I took most of the crystals, put them at the bottom of a terrarium, put a thin layer of moss on top and replanted the plants. We’ll see how that works out.
Looking at the photos, you’ll see the healthy batch of carnivorous plants right after I placed them in the crystals, and the same plants dried out quite a bit just after I transplanted them into the aquarium.
July 15, 2014
Some one on a forum claimed the water crystals super heated some container plants she had, every one told her that wasn’t possible. The two terrariums with the water crystals became significantly hotter than the other ones today. I took pity on the plants, rescued them before they cooked. They are currently outside in a mix of crystals, peat moss and sphagnum moss. I wouldn’t use the crystals in a terrarium that receives a great deal of sunlight.
* The house humidity ranges from a high of 45% late at night to a low of 41% in the late afternoon. The temperature is about 79′F this time of year. The plants are in a south west facing window and I’m in Houston so they are receiving a long, high intensity amount of sunlight each day.
* The crystals typically last 3-5 years but are broken down by heat and light, and carnivorous plants love both. So they may not be practical for carnivore plants.
July 8th 2014
I tripped across water storing crystals by accident and could find no information about planting plants straight in the crystals. So I potted two orchids in them today and we’ll see how they do?
If that fails I’ll try mixing some up with bark and potting up a couple more.
You can purchase colored and different sized crystals to use in floral arrangements.
Probably one tablespoon per plant is more than enough. Next time I use them I’ll mix them into the soil or container dry, add the plant, then add the water. It was pretty messy soaking them then trying to get them in the containers and around the roots.
Several companies make them not all use the same formula. Some are polyacrylamide hydrogels (dissolve, last 3-4 months), some are cross-linked (not dissolvable, last 3-5 years) both seem to use potassium. The crystals are in the cross-linked group.
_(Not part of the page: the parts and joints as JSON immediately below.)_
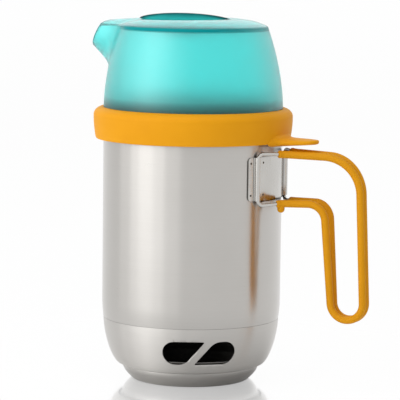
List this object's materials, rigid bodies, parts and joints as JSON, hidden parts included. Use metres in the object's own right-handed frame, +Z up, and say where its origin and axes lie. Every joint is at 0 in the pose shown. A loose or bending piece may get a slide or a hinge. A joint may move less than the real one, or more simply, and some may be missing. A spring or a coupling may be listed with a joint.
{
  "type": "camping kettle pot",
  "caption": "Tall steel camping pot on a vented foot, with a translucent spouted lid, a silicone seal band with a pull tab, and a wire handle whose loops fold round the pot.",
  "frame": {"origin": "under the middle of the whole part, on the plane that it stands on", "axes": "+Z up along the pot's axis, +X from the spout towards the handle, +Y to the left of somebody who looks along +X"},
  "size_m": [0.222, 0.1468, 0.2704],
  "materials": {
    "brushed_steel": "satin brushed stainless steel",
    "polished_steel": "polished stainless steel",
    "orange_silicone": "matte silicone",
    "teal_frosted_plastic": "frosted and translucent, with a soft gloss"
  },
  "bodies": {
    "pot": {"pot_body": "brushed_steel", "heat_skirt": "brushed_steel", "base_ring": "brushed_steel", "handle_bracket": "polished_steel"},
    "lid": {"lid_shell": "teal_frosted_plastic", "seal_ring": "orange_silicone"},
    "front_handle": {"front_handle_wire": "polished_steel", "front_handle_sleeve": "orange_silicone"},
    "back_handle": {"back_handle_wire": "polished_steel", "back_handle_sleeve": "orange_silicone"}
  },
  "joints": [
    {"name": "lid_lift", "type": "slide", "parent": "pot", "child": "lid", "axis": [0, 0, 1], "range_m": [0, 0.06]},
    {"name": "front_handle_fold", "type": "hinge", "parent": "pot", "child": "front_handle", "pos_m": [0.03391, -0.02466, 0.153], "axis": [0, 0, -1], "range_deg": [0, 145]},
    {"name": "back_handle_fold", "type": "hinge", "parent": "pot", "child": "back_handle", "pos_m": [0.03391, 0.02466, 0.153], "axis": [0, 0, 1], "range_deg": [0, 145]}
  ]
}
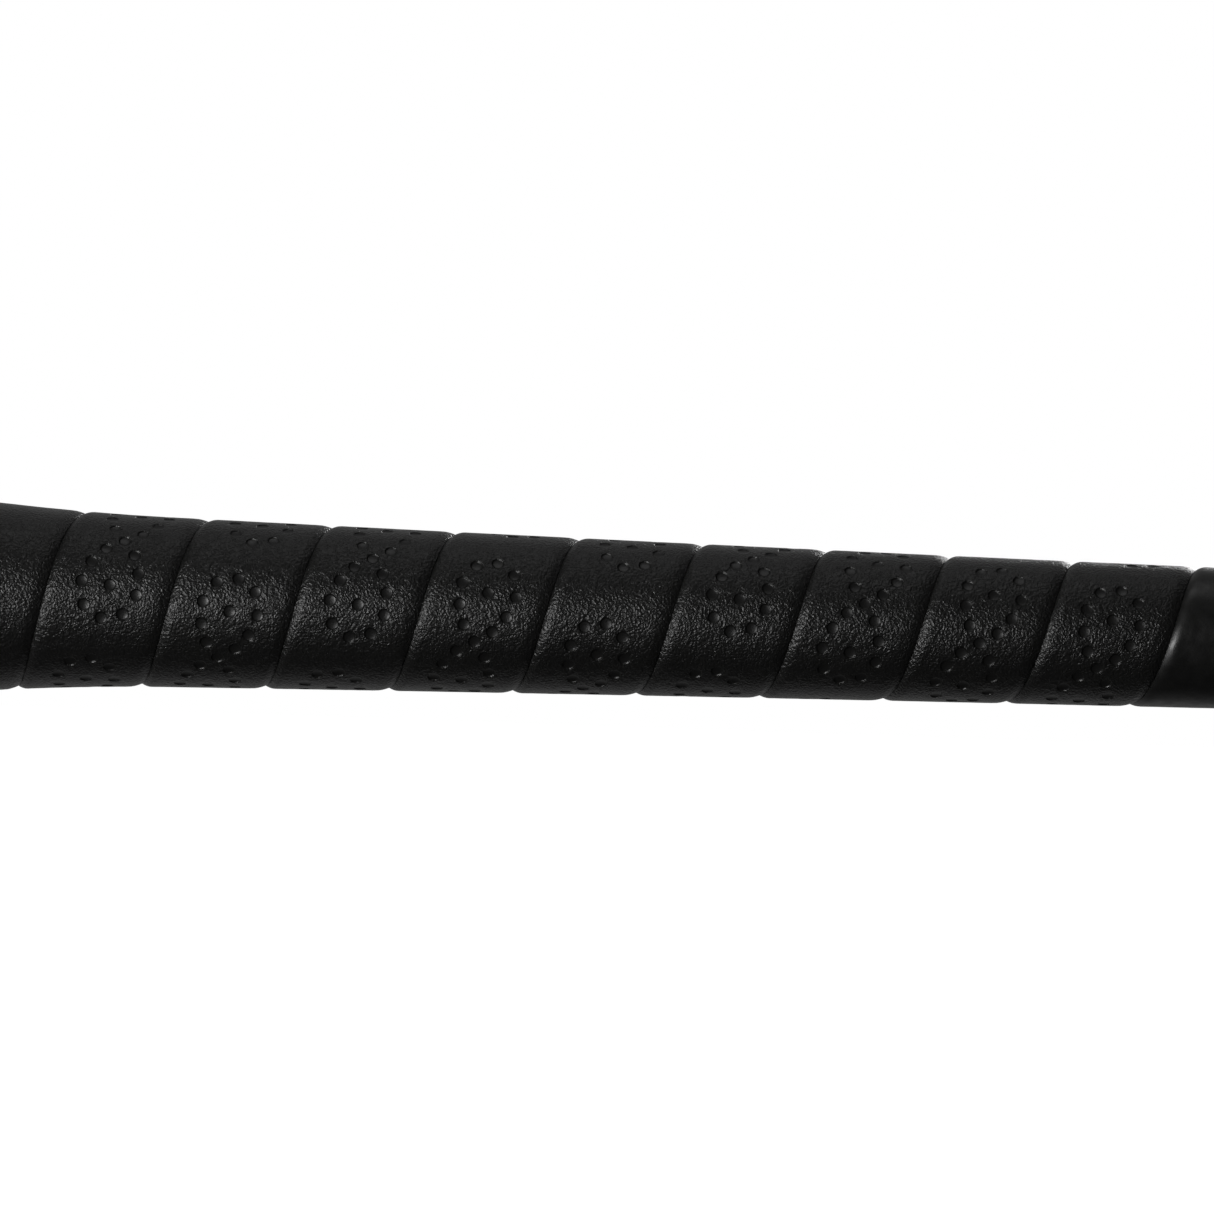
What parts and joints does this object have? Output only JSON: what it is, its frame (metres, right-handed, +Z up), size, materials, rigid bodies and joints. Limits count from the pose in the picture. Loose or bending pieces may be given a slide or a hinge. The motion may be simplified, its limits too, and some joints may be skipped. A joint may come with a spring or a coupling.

Exposure to heat and light breaks the crystals down, so if you have plants in sunny locations, bury the crystals in the soil.
The best results I’ve seen reported by gardeners is to put the crystals and some dry medium ( pebbles, styrofoam etc ), and soil at the bottom of the pot and soil above.
July 14, 2014
When I watered the orchids today, I took half of them out of the bark, mixed in some water crystals and repotted them in bark with a sheet of moss on top. The rest are still in bark with a sheet of moss over the top, no crystals. I’ve been watering them 2-3 times a week, I’d love to cut that back to once a week.
I also have two dendrobium cuttings I’m trying to root, along with some vanilla, both are outside in just crystals, no bark or moss. I did put a bit of rooting hormone dust on the cuttings.
July 22, 2014
So far planting plants straight into the crystals has been a fail. The roots rot from too little air. Still unsure how the crystals mixed with soil will work out, I don’t see much of a difference good or bad.
I’ll post more notes and photos here over the next few weeks and let you know how things work out.